READ the entire articles mate, these are the highlights or are you unwilling to challenge your preconceived ideas?

Nonsense? Offensive? Sure, but not sedition. In my opinion this wind-bag is a seditious traitorous bastard who deserves nothing less than forcible public castration followed by a live tele-cast of him eating said removed parts. He has hurt millions of people with his crap which he himself does not believe enough to follow. He is a master of twisting the language and if you take a step back you might be able to dispell the trance he puts people under when he begins to spin his web of deceit.


May 28th, 2006  
Ollie Garchy
 
 
Bulldogg,

Your anti-Chomsky sections shocked me somewhat. I am too lazy to check your sources, so I will accept what you have selected as valid. I do not have any problems with Chomsky's accumulation of wealth. I do, however, have problems with his use of military (government) funds. All of this seems incredibly hypocritical.

Let us divorce the person from the ideas, however, and get back to the question of "just war". I will try to state more basic questions:

1. Should we have international rules concerning war initiation?
2. Should we have a Geneva Convention concerning POW treatment?
3. What is a "unjust war"? (Don't just say Hitler's wars. Explain why).
4. What is a "just war"? (Don't just say wars against Hitlers. Explain why).

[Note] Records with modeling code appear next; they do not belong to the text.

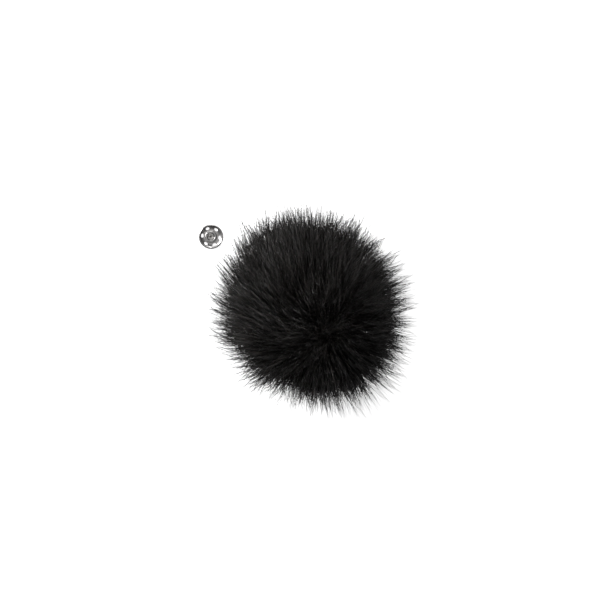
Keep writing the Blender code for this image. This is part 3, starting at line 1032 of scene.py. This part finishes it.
def build_stitches(thread):
    """The stitches that hold the stud to the felt and the felt to the bag."""
    made = []
    for number in range(HOLE_COUNT):
        name = f"stud_stitch_{number + 1}"
        middle = HOLE_TURN + math.tau * number / HOLE_COUNT
        made.append((hole_stitch(f"visual_{name}", middle, thread), name))
    number = 1
    while f"patch_stitch_{number}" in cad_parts:
        name = f"patch_stitch_{number}"
        low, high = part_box(name)
        middle = math.atan2((low.y + high.y) / 2 - AXIS.y, (low.x + high.x) / 2 - AXIS.x)
        made.append((whip_stitch(f"visual_{name}", middle, thread), name))
        number += 1
    for piece, stands_for in made:
        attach(piece, "stud_half")
        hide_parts(stands_for)


def build_patch(felt):
    """The felt disc over the bag's gathered mouth."""
    edge = 0.35 * MM
    rim = PATCH_RADIUS - edge - 0.1 * MM
    rings = [rim * step / 30 for step in range(31)]
    outline = [(radius, 0.0) for radius in rings[:-1]]
    outline += arc((rim, PATCH_THICK / 2), (edge, PATCH_THICK / 2), -90, 90, 10)
    outline += [(radius, PATCH_THICK) for radius in reversed(rings[:-1])]
    patch = turned("felt_patch", outline, Vector((AXIS.x, AXIS.y, PATCH_LOW.z)), felt, steps=180)
    roughen(patch.data, 0.12 * MM, 900.0, 3.0)
    roughen(patch.data, 0.05 * MM, 3500.0, 8.0)
    patch.data.shade_smooth()
    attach(patch, "stud_half")
    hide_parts("base_patch")


def build_fuzz(rng, count=1500):
    """Loose fibres, half of them round the felt's edge and half over its lower face."""
    turn = rng.random(count) * math.tau
    at_edge = rng.random(count) < 0.5
    reach = np.where(at_edge, PATCH_RADIUS - 0.2 * MM, PATCH_RADIUS * np.sqrt(rng.random(count)))
    height = np.where(reach < PATCH_RADIUS - 0.3 * MM, 0.0, PATCH_THICK * rng.random(count))
    start = np.stack([reach * np.cos(turn), reach * np.sin(turn), height], axis=1)
    start += np.array([AXIS.x, AXIS.y, PATCH_LOW.z])
    lead = unit(np.stack([np.cos(turn), np.sin(turn), rng.normal(-0.2, 0.5, count)], axis=1)
                + rng.normal(0, 0.8, (count, 3)))
    lead[:, 2] = np.where(height == 0.0, -np.abs(lead[:, 2]) * 0.5, lead[:, 2])
    length = rng.uniform(0.5, 1.4, count) * MM
    t = np.linspace(0, 1, 5)[None, :, None]
    fibre = plain_material("felt_fibre", (0.02, 0.02, 0.021), 0.8, 0.3)
    curl = rng.normal(0, 0.35, (count, 1, 3)) * length[:, None, None]
    path = start[:, None] + (lead * length[:, None])[:, None] * t + curl * t**2
    fuzz = strand_mesh("felt_fuzz", path, np.full(count, FUZZ_RADIUS), [fibre, fibre], np.ones(1), rng)
    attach(fuzz, "stud_half")


# ---- bag, filling and gathering thread

# The power of the superellipse that the bag's lower half follows
BAG_POWER = 4
BAG_CROWN = BAG_HIGH.z - BAG_LOW.z - BAG_DEPTH
# The tuck in the middle of the mouth, and the round turn of the cloth into it
TUCK_RADIUS = 2.6 * MM
TUCK_LENGTH = 4.6 * MM
TURN_IN = 1.2 * MM
CLOTH = 0.7 * MM
PLEATS = 26
PLEAT_DEPTH = 1.5 * MM
# How far from the crown the pleats begin, and over what length they deepen
PLEAT_START = 48 * MM
PLEAT_GROWTH = 30 * MM
FILLING_GAP = 2.9 * MM
FILLING_MOUTH = 4.0 * MM
CURL_RADIUS = 0.03 * MM
CURL_RISE = 1.2 * MM
# Running stitches of the gathering thread, and how far they weave in and out
GATHER_STITCHES = 12
GATHER_WAVE = 0.5 * MM
# The closing knot is a trefoil
KNOT_RADIUS = 0.9 * MM
KNOT_LOOP = 0.45 * MM
KNOT_THREAD = 0.26 * MM


def bag_side(inset, mouth_radius, steps):
    """Half outline of the bag from its crown to its mouth: an ellipse above, a superellipse below."""
    radius, crown, depth = BAG_RADIUS - inset, BAG_CROWN - inset, BAG_DEPTH - inset
    across = mouth_radius / radius
    last = math.atan2((1 - across**BAG_POWER) ** (1 / BAG_POWER), across)
    side = [(radius * math.sin(a), BAG_MIDDLE + crown * math.cos(a))
            for a in np.linspace(0, math.pi / 2, steps, endpoint=False)]
    for angle in np.linspace(0, last, steps + 1):
        scale = (math.cos(angle) ** BAG_POWER + math.sin(angle) ** BAG_POWER) ** (-1 / BAG_POWER)
        side.append((radius * math.cos(angle) * scale, BAG_MIDDLE - depth * math.sin(angle) * scale))
    return side


def pleated_grid(side, run):
    """The bag's outline taken round the axis, with folds that deepen towards its mouth."""
    slope = unit(np.gradient(side, axis=0))
    outward = np.stack([-slope[:, 1], slope[:, 0]], axis=1)
    steps = PLEATS * 10
    angle = math.tau * np.arange(steps) / steps
    wander = 0.25 * np.sin(3 * angle + 1.0) + 0.2 * np.sin(7 * angle)
    depth = np.clip((run - PLEAT_START) / PLEAT_GROWTH, 0, 1) ** 1.5 * PLEAT_DEPTH
    depth *= np.clip(side[:, 0] / (6 * MM), 0.25, 1)
    fold = 0.5 - 0.5 * np.cos(PLEATS * angle + wander)
    inward = depth[:, None] * fold[None] ** 0.7
    reach = side[:, 0, None] + outward[:, 0, None] * inward
    height = side[:, 1, None] + outward[:, 1, None] * inward
    return np.stack([AXIS.x + reach * np.cos(angle), AXIS.y + reach * np.sin(angle), height], axis=2)


def grid_mesh(name, grid, run):
    """A closed band of faces through a grid of (row, column) places, mapped for its knitted stitches."""
    rows, steps = grid.shape[:2]
    faces, maps = [], []
    for row in range(rows - 1):
        here, below = row * steps, (row + 1) * steps
        low, high = run[row] / run[-1], run[row + 1] / run[-1]
        for col in range(steps):
            after = (col + 1) % steps
            left, right = col / steps, (col + 1) / steps
            faces.append((here + col, below + col, below + after, here + after))
            maps += [(left, low), (left, high), (right, high), (right, low)]
    mesh = bpy.data.meshes.new(name)
    mesh.from_pydata(grid.reshape(-1, 3).tolist(), [], faces)
    layer = mesh.uv_layers.new(name="knit")
    layer.data.foreach_set("uv", np.array(maps, dtype=np.float32).ravel())
    return mesh


def build_bag(knit):
    """The fur's knitted ground as one disc, drawn together in pleats round the tuck under it."""
    turn_radius = TUCK_RADIUS + TURN_IN
    side = np.array(bag_side(0.0, turn_radius, 44))
    turn_in = round_arc((turn_radius, BAG_LOW.z + TURN_IN), TURN_IN, -90, -180, 6)
    tuck = [(TUCK_RADIUS, BAG_LOW.z + height) for height in np.linspace(1.6 * MM, TUCK_LENGTH, 6)]
    side = np.concatenate([side, turn_in[1:], tuck])
    run = run_along(side)
    bag = add_mesh("gathered_bag", grid_mesh("gathered_bag", pleated_grid(side, run), run), knit)
    weld = bag.modifiers.new("crown", "WELD")
    weld.merge_threshold = WELD
    thick = bag.modifiers.new("cloth", "SOLIDIFY")
    thick.thickness = CLOTH
    thick.offset = 0.0
    apply_modifiers(bag)
    bag.data.shade_smooth()
    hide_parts("fur_backing")
    return bag


def build_filling(filling):
    """A lumpy ball of polyester fibre that fills the bag."""
    outline = bag_side(FILLING_GAP, FILLING_MOUTH, 40)
    over_tuck = BAG_LOW.z + TUCK_LENGTH
    outline += [(FILLING_MOUTH, over_tuck + 1.5 * MM), (0.0, over_tuck + 1.6 * MM)]
    ball = turned("fibre_filling", outline, AXIS, filling, steps=120)
    roughen(ball.data, 1.1 * MM, 180.0, 5.0)
    roughen(ball.data, 0.5 * MM, 600.0, 9.0)
    ball.data.shade_smooth()
    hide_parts("stuffing")
    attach(ball, "pompom")


def build_curls(rng, count=2200):
    """Loose curls of fibre over the filling, each an arc that lies along it."""
    out = random_directions(rng, count)
    start = BAG_CENTRE + out * (np.array([1, 1, 0.98]) * (BAG_RADIUS - 4.5 * MM))
    side = unit(np.cross(out, rng.normal(0, 1, (count, 3))))
    over = np.cross(out, side)
    t = np.linspace(0, 1, 9)[None]
    length = rng.uniform(4, 9, (count, 1)) * MM
    bend = rng.uniform(0.5, 1.4, (count, 1)) * math.pi
    path = start[:, None] + side[:, None] * (length * np.sin(bend * t) / bend)[..., None]
    path += over[:, None] * (length * (1 - np.cos(bend * t)) / bend)[..., None]
    path += out[:, None] * (CURL_RISE * np.sin(math.pi * t))[..., None]
    fibre = plain_material("filling_fibre", (0.8, 0.8, 0.78), 0.6)
    curls = strand_mesh("filling_curls", path, np.full(count, CURL_RADIUS), [fibre, fibre], np.ones(1), rng)
    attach(curls, "pompom")


def build_gathering(thread):
    """The gathering thread's ring of running stitches, and the knot that closes it."""
    low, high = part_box("gathering_thread")
    radius = (high.z - low.z) / 2
    ring = (high.x - low.x) / 2 - radius - GATHER_WAVE
    points = []
    for angle in np.linspace(0, math.tau, GATHER_STITCHES * 8 + 1):
        reach = ring + GATHER_WAVE * math.cos(GATHER_STITCHES * angle)
        points.append((reach * math.cos(angle), reach * math.sin(angle), 0.0))
    middle = Vector((AXIS.x, AXIS.y, (low.z + high.z) / 2))
    gather = twisted_thread("visual_gathering_thread", points, radius, thread, middle)

    low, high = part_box("closing_knot")
    points = []
    for angle in np.linspace(0, math.tau, 73):
        reach = KNOT_RADIUS + KNOT_LOOP * math.cos(3 * angle)
        height = KNOT_LOOP * math.sin(3 * angle)
        points.append((reach * math.cos(2 * angle), reach * math.sin(2 * angle), height))
    middle = Vector((AXIS.x, AXIS.y, (low.z + high.z) / 2))
    knot = twisted_thread("visual_closing_knot", points, KNOT_THREAD, thread, middle, pitch=1.0 * MM)
    for piece, stands_for in ((gather, "gathering_thread"), (knot, "closing_knot")):
        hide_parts(stands_for)
    return gather, knot


# ---- the object


def build_object():
    """All the visible pieces; all but the bag, its gathering thread and its knot go into the three bodies
    of the frame.
    """
    rng = np.random.default_rng(11)
    nickel = metal("nickel", (0.54, 0.53, 0.525), (0.64, 0.625, 0.62), (0.28, 0.36), 0.16 * MM)
    # The cup's nickel is paler than the plate's: painted light, so that the floor of the shaded cup reads
    # lit
    lit_nickel = metal("nickel_painted_light", (0.90, 0.88, 0.86), (0.96, 0.95, 0.93), (0.24, 0.32), 0.12 * MM)
    wire = metal("spring_steel", (0.42, 0.41, 0.40), (0.55, 0.54, 0.53), (0.22, 0.30), 0.05 * MM)
    thread = thread_material()
    felt = felt_material()
    build_socket(nickel, lit_nickel, wire)
    build_stud(nickel)
    build_stitches(thread)
    build_patch(felt)
    build_fuzz(rng)
    build_filling(filling_material())
    build_curls(rng)
    base = [build_bag(knit_material()), *build_gathering(thread)]
    for piece in base:
        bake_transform(piece)
    build_fur()


build_object()
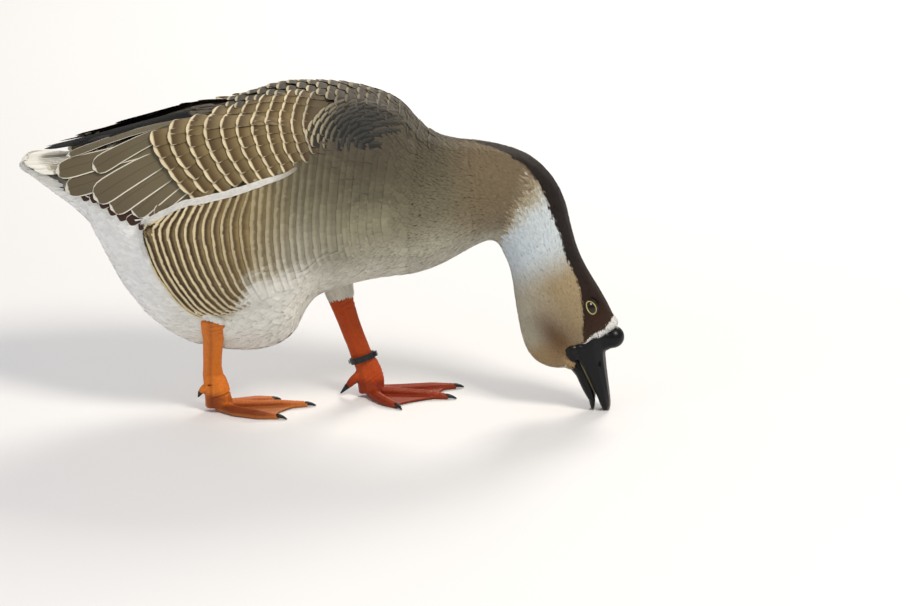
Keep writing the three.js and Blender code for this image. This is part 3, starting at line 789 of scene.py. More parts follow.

I am looking for help because I CANNOT answer these questions myself. I do not know the difference between an "unjust" and "just" war...that is unless I swallow state propaganda. I understand why the American military tortures Muslim captives and why the Muslims kill their hostages. I understand why Bin Laden stuck America and I understand why the United States struck back. I even understand why Hitler attacked Poland and why the British and French responded with force.

I do not understand what makes one act "good" and the other "bad". What in any case is political morality? As far as I am concerned, international law can be reduced to the following: whatever my side does is "good"! Whatever the other guy does is "bad"!

[I am not against war or the use of coercive power. My belief is simple, pragmatic and a typical one. The side that enhances my quality of life normally acts in the appropriate manner. I do not care if they are morally "good" or "bad" because I do not even know how to make such a determination. Even apparently immoral acts, like dumping tons of Agent Orange on Vietnam, can be rationalized. The killing of POWs follows a similar pattern. Normally, what my side does is good and the other side is bad...irrespective of what actually happens. This logic sits behind the worldviews of most people. They just believe the BS that they constantly repeat to themselves.

Of course, the problem is much more complex than this simple post makes out. That is why we need binding rules.]